Case Study: How Paying Off a Mortgage Early Can Lead to Financial Freedom
Let’s look at a case study of a couple who paid off their mortgage early and achieved financial freedom. John and Sarah took out a $250,000 mortgage with a 30-year term at a 4.5% interest rate. After making regular payments for five years, they decided to start making extra payments towards their principal each month.
By increasing their monthly payment by just $200, they were able to pay off their mortgage in 22 years instead of 30. As a result, they saved over $60,000 in interest payments. With their mortgage paid off, John and Sarah were able to invest in rental properties, build a substantial retirement fund, and even take early retirement.

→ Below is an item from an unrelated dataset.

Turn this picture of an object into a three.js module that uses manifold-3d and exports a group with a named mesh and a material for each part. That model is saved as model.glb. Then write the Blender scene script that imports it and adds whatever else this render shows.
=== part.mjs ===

Conclusion: Taking Control of Your Mortgage
Paying interest on a mortgage is a necessary part of homeownership, but it doesn’t have to prevent you from achieving your financial goals. By understanding how mortgage interest works and implementing strategies to reduce the amount of interest you pay, you can take control of your mortgage and accelerate your path to financial freedom.
Whether you choose to make extra payments, refinance, or opt for a shorter loan term, the key is to be proactive in managing your mortgage. The sooner you start paying down your principal, the less interest you’ll pay, and the sooner you’ll own your home outright.
Ultimately, the goal is to own your home and achieve financial independence. By taking steps to reduce your mortgage interest, you can free up more money for other investments and secure your financial future. So, take a close look at your mortgage, explore your options, and start making progress towards owning your home—and your financial freedom—today.